§ DATASET SECTION:
|---|

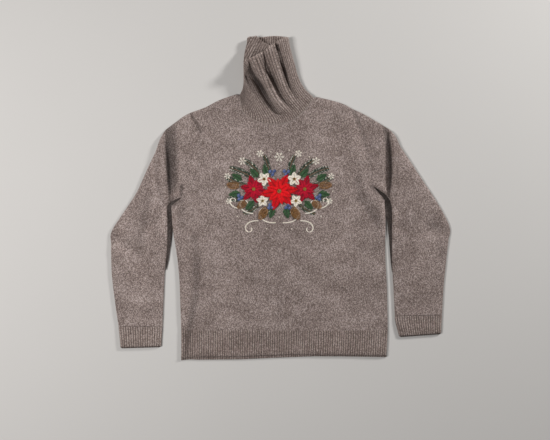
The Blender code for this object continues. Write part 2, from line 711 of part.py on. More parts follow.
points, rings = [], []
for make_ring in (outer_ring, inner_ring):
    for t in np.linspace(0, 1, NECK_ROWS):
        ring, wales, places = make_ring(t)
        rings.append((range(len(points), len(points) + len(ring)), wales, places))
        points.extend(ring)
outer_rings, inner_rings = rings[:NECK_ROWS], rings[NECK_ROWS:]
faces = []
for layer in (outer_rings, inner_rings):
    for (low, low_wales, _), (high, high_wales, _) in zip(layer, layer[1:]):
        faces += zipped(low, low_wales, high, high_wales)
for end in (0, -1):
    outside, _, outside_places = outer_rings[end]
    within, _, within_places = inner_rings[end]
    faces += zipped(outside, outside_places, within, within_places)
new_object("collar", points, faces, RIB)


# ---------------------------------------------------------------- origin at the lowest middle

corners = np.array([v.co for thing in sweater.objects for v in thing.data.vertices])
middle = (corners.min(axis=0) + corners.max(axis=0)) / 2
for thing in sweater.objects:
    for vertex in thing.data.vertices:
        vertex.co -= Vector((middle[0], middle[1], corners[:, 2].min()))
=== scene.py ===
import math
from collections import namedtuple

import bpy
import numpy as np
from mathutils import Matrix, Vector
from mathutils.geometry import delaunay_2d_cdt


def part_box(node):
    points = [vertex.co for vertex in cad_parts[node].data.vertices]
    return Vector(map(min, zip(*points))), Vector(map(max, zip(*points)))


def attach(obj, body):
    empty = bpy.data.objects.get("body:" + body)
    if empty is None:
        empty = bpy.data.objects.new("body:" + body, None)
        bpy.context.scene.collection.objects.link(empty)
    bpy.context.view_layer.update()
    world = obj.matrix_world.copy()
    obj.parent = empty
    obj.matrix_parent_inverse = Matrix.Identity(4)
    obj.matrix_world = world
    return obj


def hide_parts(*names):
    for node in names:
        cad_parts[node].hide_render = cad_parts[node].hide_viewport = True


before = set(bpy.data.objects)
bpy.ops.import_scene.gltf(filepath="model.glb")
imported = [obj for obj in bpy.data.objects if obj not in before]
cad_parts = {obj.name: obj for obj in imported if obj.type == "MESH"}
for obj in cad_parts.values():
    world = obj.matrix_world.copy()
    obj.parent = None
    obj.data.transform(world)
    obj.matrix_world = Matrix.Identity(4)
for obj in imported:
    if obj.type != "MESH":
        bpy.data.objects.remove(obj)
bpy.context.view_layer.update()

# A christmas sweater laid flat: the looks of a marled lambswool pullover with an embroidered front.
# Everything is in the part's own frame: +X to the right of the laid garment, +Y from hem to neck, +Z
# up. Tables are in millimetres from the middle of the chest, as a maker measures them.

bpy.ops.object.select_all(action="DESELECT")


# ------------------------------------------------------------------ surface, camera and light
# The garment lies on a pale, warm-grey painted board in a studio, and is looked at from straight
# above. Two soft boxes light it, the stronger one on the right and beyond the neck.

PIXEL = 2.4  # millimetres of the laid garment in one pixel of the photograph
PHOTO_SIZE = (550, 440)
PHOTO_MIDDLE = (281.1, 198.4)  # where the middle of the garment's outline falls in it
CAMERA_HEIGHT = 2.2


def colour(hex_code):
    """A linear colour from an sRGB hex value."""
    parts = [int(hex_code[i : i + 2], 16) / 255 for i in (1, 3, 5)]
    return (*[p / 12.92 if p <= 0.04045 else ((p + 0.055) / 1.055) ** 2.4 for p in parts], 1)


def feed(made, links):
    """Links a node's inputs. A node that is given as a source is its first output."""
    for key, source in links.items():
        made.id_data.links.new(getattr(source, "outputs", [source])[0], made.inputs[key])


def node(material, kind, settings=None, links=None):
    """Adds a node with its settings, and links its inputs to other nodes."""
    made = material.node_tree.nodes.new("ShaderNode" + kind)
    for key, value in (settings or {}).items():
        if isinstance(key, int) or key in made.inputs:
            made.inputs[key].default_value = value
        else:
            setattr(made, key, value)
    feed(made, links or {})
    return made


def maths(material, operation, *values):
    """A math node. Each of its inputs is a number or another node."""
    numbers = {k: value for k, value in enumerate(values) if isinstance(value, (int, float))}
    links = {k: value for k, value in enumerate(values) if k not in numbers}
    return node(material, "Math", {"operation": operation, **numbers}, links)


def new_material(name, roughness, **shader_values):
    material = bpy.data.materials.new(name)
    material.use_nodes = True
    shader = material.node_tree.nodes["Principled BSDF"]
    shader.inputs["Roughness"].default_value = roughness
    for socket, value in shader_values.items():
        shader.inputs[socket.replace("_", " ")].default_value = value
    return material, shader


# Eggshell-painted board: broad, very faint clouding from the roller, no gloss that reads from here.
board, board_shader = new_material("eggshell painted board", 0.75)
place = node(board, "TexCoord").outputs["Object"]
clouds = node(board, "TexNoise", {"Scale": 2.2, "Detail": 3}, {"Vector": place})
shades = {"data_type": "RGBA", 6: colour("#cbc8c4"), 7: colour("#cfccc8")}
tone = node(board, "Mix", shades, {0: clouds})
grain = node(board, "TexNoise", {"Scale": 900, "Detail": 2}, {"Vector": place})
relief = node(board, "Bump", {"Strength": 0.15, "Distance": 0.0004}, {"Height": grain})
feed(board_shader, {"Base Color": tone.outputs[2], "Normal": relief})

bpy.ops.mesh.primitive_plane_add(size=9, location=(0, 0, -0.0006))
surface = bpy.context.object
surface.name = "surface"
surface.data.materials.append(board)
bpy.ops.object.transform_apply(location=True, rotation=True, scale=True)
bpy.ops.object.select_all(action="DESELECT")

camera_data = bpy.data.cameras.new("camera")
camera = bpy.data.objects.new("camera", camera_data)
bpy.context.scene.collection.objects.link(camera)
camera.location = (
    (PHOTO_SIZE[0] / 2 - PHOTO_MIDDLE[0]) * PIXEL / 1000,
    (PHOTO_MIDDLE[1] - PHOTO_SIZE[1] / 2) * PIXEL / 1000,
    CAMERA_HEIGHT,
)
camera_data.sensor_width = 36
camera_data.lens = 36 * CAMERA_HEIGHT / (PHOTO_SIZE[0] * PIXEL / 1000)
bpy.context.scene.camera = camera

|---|

§ WHAT THE EXERCISE ASKS:
Beginning with the line that contains "corners = np.array([v.co" and ending with the line that contains "# A christmas", repeat exactly those lines and no others.

§ SOLVED EXERCISE:
corners = np.array([v.co for thing in sweater.objects for v in thing.data.vertices])
middle = (corners.min(axis=0) + corners.max(axis=0)) / 2
for thing in sweater.objects:
    for vertex in thing.data.vertices:
        vertex.co -= Vector((middle[0], middle[1], corners[:, 2].min()))
=== scene.py ===
import math
from collections import namedtuple

import bpy
import numpy as np
from mathutils import Matrix, Vector
from mathutils.geometry import delaunay_2d_cdt


def part_box(node):
    points = [vertex.co for vertex in cad_parts[node].data.vertices]
    return Vector(map(min, zip(*points))), Vector(map(max, zip(*points)))


def attach(obj, body):
    empty = bpy.data.objects.get("body:" + body)
    if empty is None:
        empty = bpy.data.objects.new("body:" + body, None)
        bpy.context.scene.collection.objects.link(empty)
    bpy.context.view_layer.update()
    world = obj.matrix_world.copy()
    obj.parent = empty
    obj.matrix_parent_inverse = Matrix.Identity(4)
    obj.matrix_world = world
    return obj


def hide_parts(*names):
    for node in names:
        cad_parts[node].hide_render = cad_parts[node].hide_viewport = True


before = set(bpy.data.objects)
bpy.ops.import_scene.gltf(filepath="model.glb")
imported = [obj for obj in bpy.data.objects if obj not in before]
cad_parts = {obj.name: obj for obj in imported if obj.type == "MESH"}
for obj in cad_parts.values():
    world = obj.matrix_world.copy()
    obj.parent = None
    obj.data.transform(world)
    obj.matrix_world = Matrix.Identity(4)
for obj in imported:
    if obj.type != "MESH":
        bpy.data.objects.remove(obj)
bpy.context.view_layer.update()

# A christmas sweater laid flat: the looks of a marled lambswool pullover with an embroidered front.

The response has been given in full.